At 109 mm, the lens behaved like a typical non-macro lens. Optimal sharpness in the center reached approximately Group 0, Element 1 on the USAF chart, corresponding to about 55 lp/mm. The best corner resolution reached Group −1, Element 5, or roughly 44 lp/mm.

While the center was relatively clean, a reddish fringing became increasingly visible toward the edges and corners. On a 2K phone screen the image might look acceptable; on a decent computer screen, the deficiencies are immediately obvious.

For black-and-white film, this configuration may be barely usable as a proof of concept. For color work, however, the chromatic haze is enough to confuse most negative-conversion software, making the results largely unusable.

Final assessment for this lens

In the end, I was able to identify at least one configuration that can be of limited use — but only just. The setup was not vibration-proof.

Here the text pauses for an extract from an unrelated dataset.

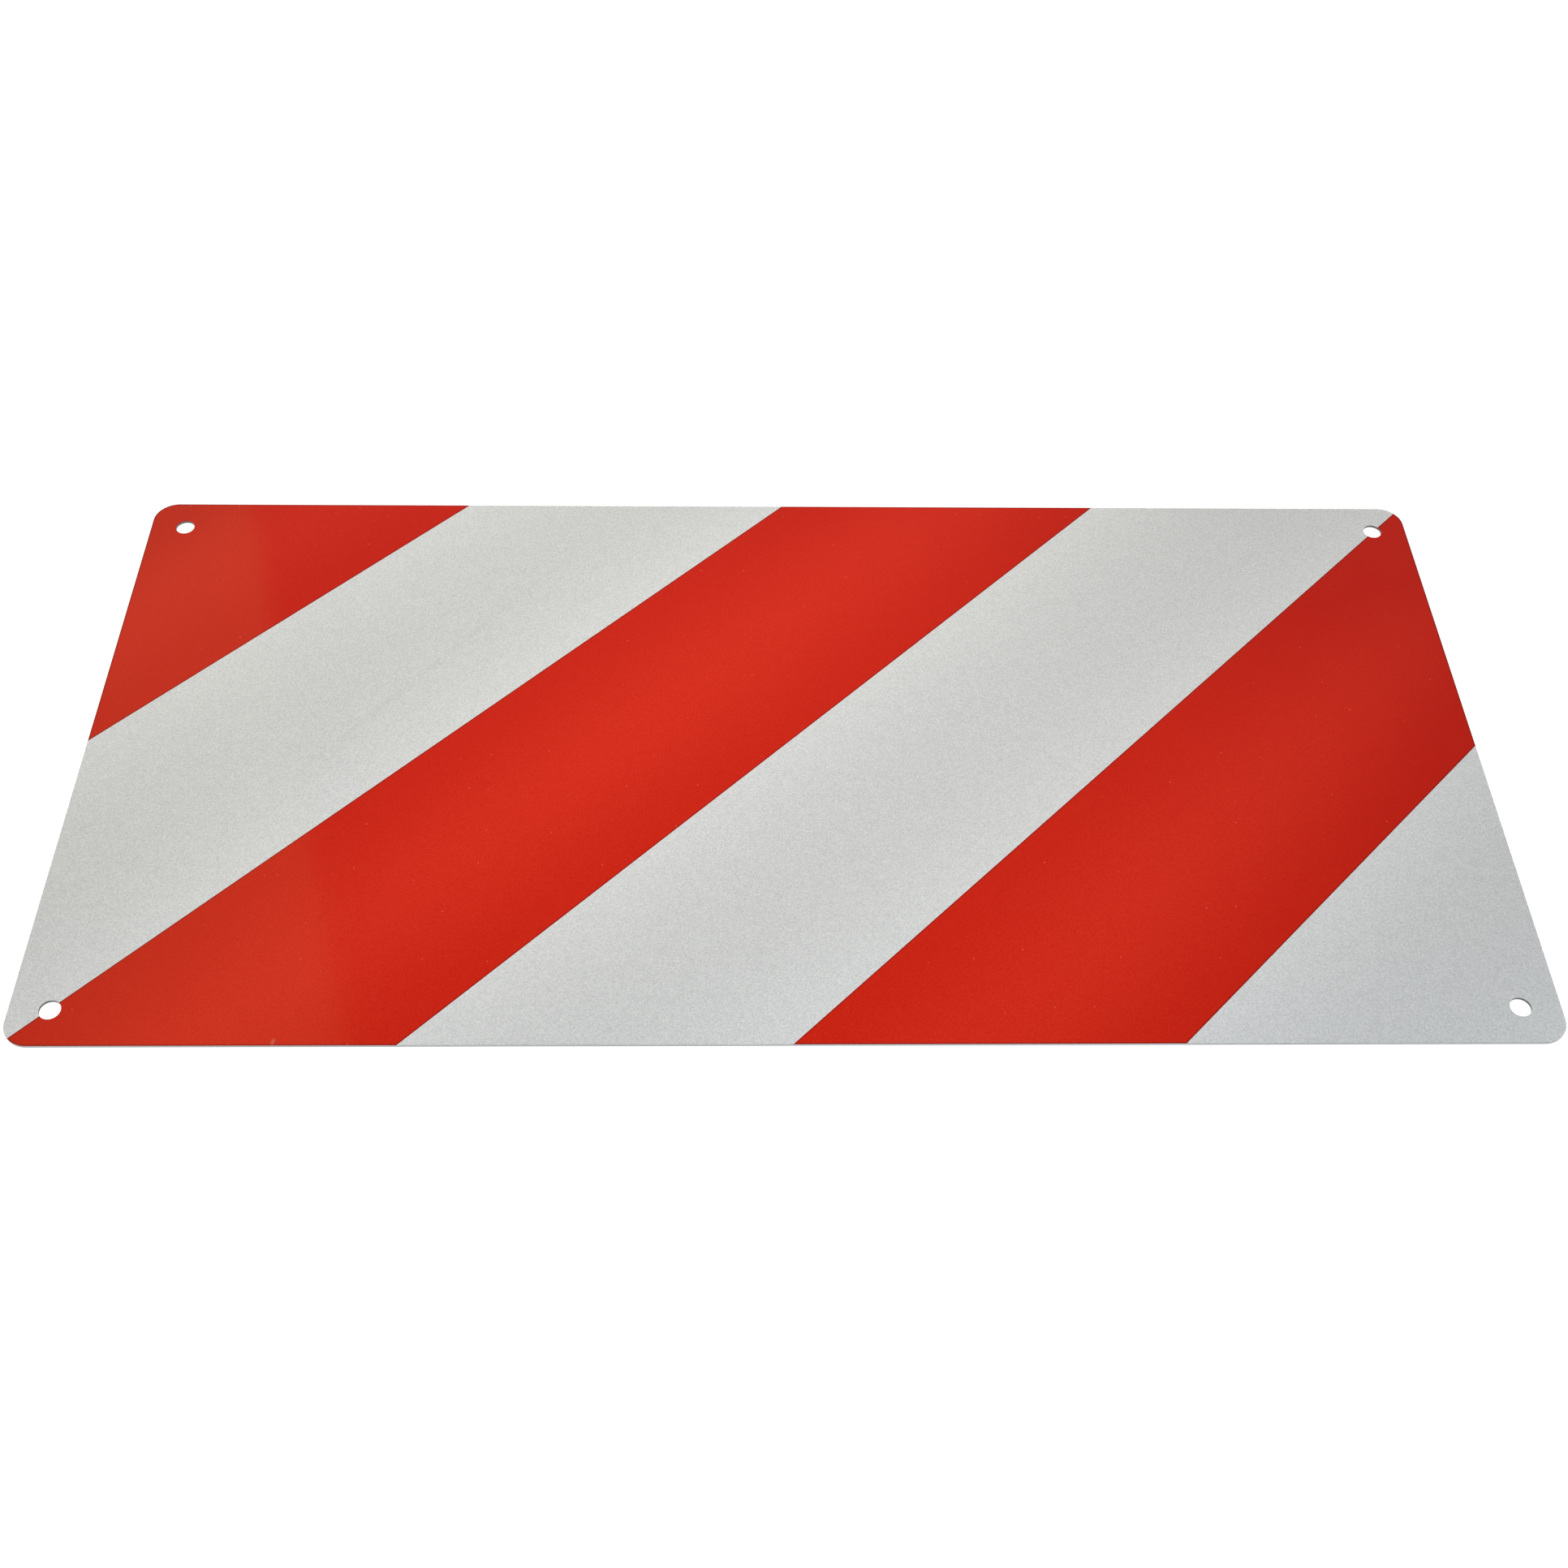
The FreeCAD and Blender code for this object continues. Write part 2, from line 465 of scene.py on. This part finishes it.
print(f"grain {BEAD_CLUMP / MM} mm, mottle {MOTTLE / MM:.0f} mm, waves {SKIN_WAVE / MM:.0f} mm")

# %% [markdown]
# The white isn't quite even. In the photograph it is a few levels brighter beside
# the red than in the middle of a band, and here and there a clump of beads glints.
# Both are painted light: the brightening is painted into the film's colour, and each glint is a painted
# highlight.
# A noise would put the brighter parts anywhere, so they follow the print's layout
# instead. An edge between red and white runs through the board's centre, and all
# the edges are one band's width apart. So once the coordinates are turned to the
# bands' slant, the distance to the nearest multiple of that width is the distance
# to the nearest edge. A glint's rim and core are given as shares of the spacing, and
# a clump only glints where the number that it draws is high enough.

# %% Painted light on the white: brighter towards the print, and glints
BAND_WIDTH = 100 * MM
BAND_SLANT = math.radians(45)
PRINT_REACH = 45 * MM
MIDDLE_SHADE = 0.985
PRINT_GAIN = 0.095
RISE_POWER = 1.6
GLINT_SPACING = 1.6 * MM
GLINT_RIM = 0.24
GLINT_CORE = 0.1
GLINTS_FROM = 0.6
GLINT_COVER = 0.5


def from_band_edge(tree, spot):
    """The distance to the nearest edge between red and white."""
    along_bands = add(tree, "ShaderNodeMapping", {"Vector": spot, "Rotation": [0, 0, -BAND_SLANT]})
    band_place = add(tree, "ShaderNodeSeparateXYZ", {"Vector": along_bands.outputs["Vector"]})
    distance = add(tree, "ShaderNodeMath", {0: band_place.outputs["Y"], 1: BAND_WIDTH / 2},
                   operation="PINGPONG")
    return distance.outputs[0]


film, tree, spot = new_material("beaded_acrylic_film")
grain, bead_normal, skin_normal = bead_layer(tree, spot)
bead_colour = add(tree, "ShaderNodeMix", {0: grain, 6: linear("#C7C8CB"), 7: linear("#E1E2E5")},
                  data_type="RGBA")
# Painted light: the film's colour is drawn brighter towards the red print.
near_print = add(tree, "ShaderNodeMapRange",
                 {"Value": from_band_edge(tree, spot), "From Max": PRINT_REACH,
                  "To Min": 1.0, "To Max": 0.0})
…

With the camera hanging 420 mm (16.5 in) above the film, even minor external disturbances, such as traffic outside or a neighbor riding a stationary bike, can affect the result.

I see little point in testing additional focal lengths all the way up to the lens’s 250 mm limit. This exercise demonstrates clearly that this particular zoom lens is not a serious contender for camera scanning. That conclusion should not surprise anyone who has tried it before.

Closing note

The same simple methodology can be applied by anyone to any camera-and-lens combination — including fixed focus and macro lenses ,— and it is a very effective exercise for understanding how all the components of a camera-scanning setup actually work together. This is how say APO Rodagon 4/75 D2X or Sigma 70 mm Macro Art have been placed at the very top of list of best lenses for scanning film.

This article deliberately avoids generalizing beyond the specific lens tested. The intent is not to dismiss zoom lenses outright, but to provide a repeatable way to test whether a given lens is truly suitable for camera scanning — and to expose its limitations before valuable time is wasted on subpar scans.